COLLECTED DATA:
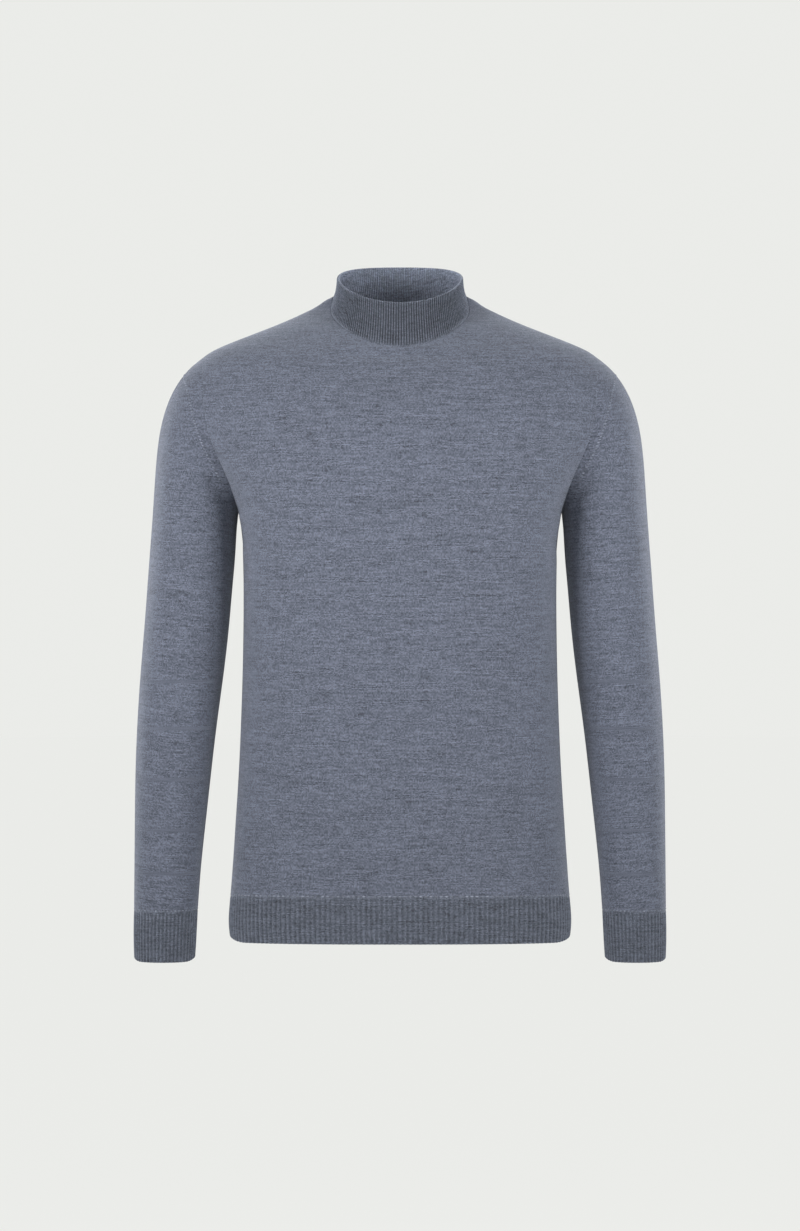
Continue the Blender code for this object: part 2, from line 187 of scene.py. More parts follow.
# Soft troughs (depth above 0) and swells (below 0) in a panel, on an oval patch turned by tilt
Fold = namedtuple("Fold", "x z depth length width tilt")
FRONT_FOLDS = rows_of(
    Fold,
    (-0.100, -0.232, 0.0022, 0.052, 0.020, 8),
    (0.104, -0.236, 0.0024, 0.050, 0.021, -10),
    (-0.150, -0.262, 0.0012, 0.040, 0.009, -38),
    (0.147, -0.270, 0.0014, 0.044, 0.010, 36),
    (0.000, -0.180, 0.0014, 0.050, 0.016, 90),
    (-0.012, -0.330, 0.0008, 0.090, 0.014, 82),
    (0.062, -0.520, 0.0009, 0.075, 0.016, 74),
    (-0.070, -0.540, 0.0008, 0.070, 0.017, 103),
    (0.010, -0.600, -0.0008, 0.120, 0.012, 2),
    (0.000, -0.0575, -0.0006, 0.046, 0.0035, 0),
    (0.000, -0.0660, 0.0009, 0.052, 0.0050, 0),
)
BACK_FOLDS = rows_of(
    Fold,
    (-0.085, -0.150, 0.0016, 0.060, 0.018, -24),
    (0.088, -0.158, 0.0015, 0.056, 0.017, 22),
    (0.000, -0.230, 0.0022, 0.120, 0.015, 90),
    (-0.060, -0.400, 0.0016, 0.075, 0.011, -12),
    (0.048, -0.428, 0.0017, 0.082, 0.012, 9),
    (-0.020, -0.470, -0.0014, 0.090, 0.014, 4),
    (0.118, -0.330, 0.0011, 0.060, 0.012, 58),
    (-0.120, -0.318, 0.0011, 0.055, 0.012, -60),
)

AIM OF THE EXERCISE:
Write out all the data again, exactly as it appears.

RESPONSE TO THE EXERCISE:
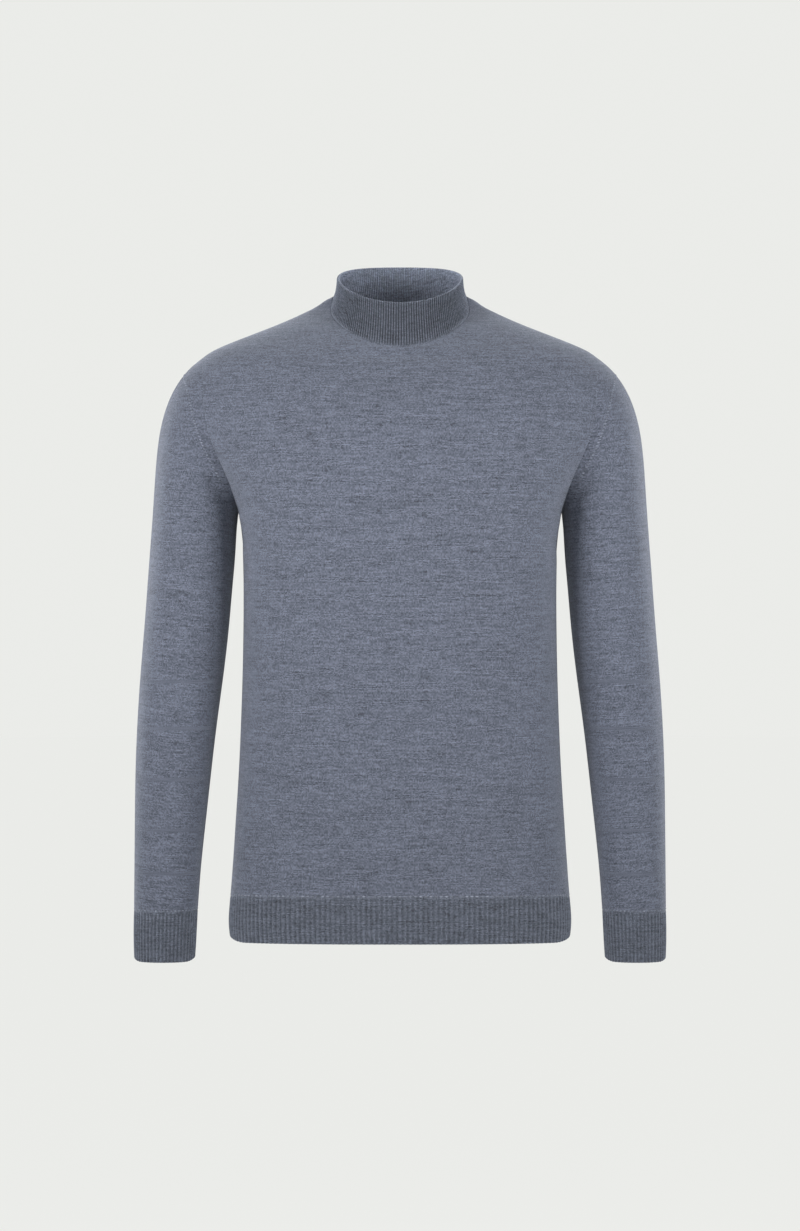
Continue the Blender code for this object: part 2, from line 187 of scene.py. More parts follow.
# Soft troughs (depth above 0) and swells (below 0) in a panel, on an oval patch turned by tilt
Fold = namedtuple("Fold", "x z depth length width tilt")
FRONT_FOLDS = rows_of(
    Fold,
    (-0.100, -0.232, 0.0022, 0.052, 0.020, 8),
    (0.104, -0.236, 0.0024, 0.050, 0.021, -10),
    (-0.150, -0.262, 0.0012, 0.040, 0.009, -38),
    (0.147, -0.270, 0.0014, 0.044, 0.010, 36),
    (0.000, -0.180, 0.0014, 0.050, 0.016, 90),
    (-0.012, -0.330, 0.0008, 0.090, 0.014, 82),
    (0.062, -0.520, 0.0009, 0.075, 0.016, 74),
    (-0.070, -0.540, 0.0008, 0.070, 0.017, 103),
    (0.010, -0.600, -0.0008, 0.120, 0.012, 2),
    (0.000, -0.0575, -0.0006, 0.046, 0.0035, 0),
    (0.000, -0.0660, 0.0009, 0.052, 0.0050, 0),
)
BACK_FOLDS = rows_of(
    Fold,
    (-0.085, -0.150, 0.0016, 0.060, 0.018, -24),
    (0.088, -0.158, 0.0015, 0.056, 0.017, 22),
    (0.000, -0.230, 0.0022, 0.120, 0.015, 90),
    (-0.060, -0.400, 0.0016, 0.075, 0.011, -12),
    (0.048, -0.428, 0.0017, 0.082, 0.012, 9),
    (-0.020, -0.470, -0.0014, 0.090, 0.014, 4),
    (0.118, -0.330, 0.0011, 0.060, 0.012, 58),
    (-0.120, -0.318, 0.0011, 0.055, 0.012, -60),
)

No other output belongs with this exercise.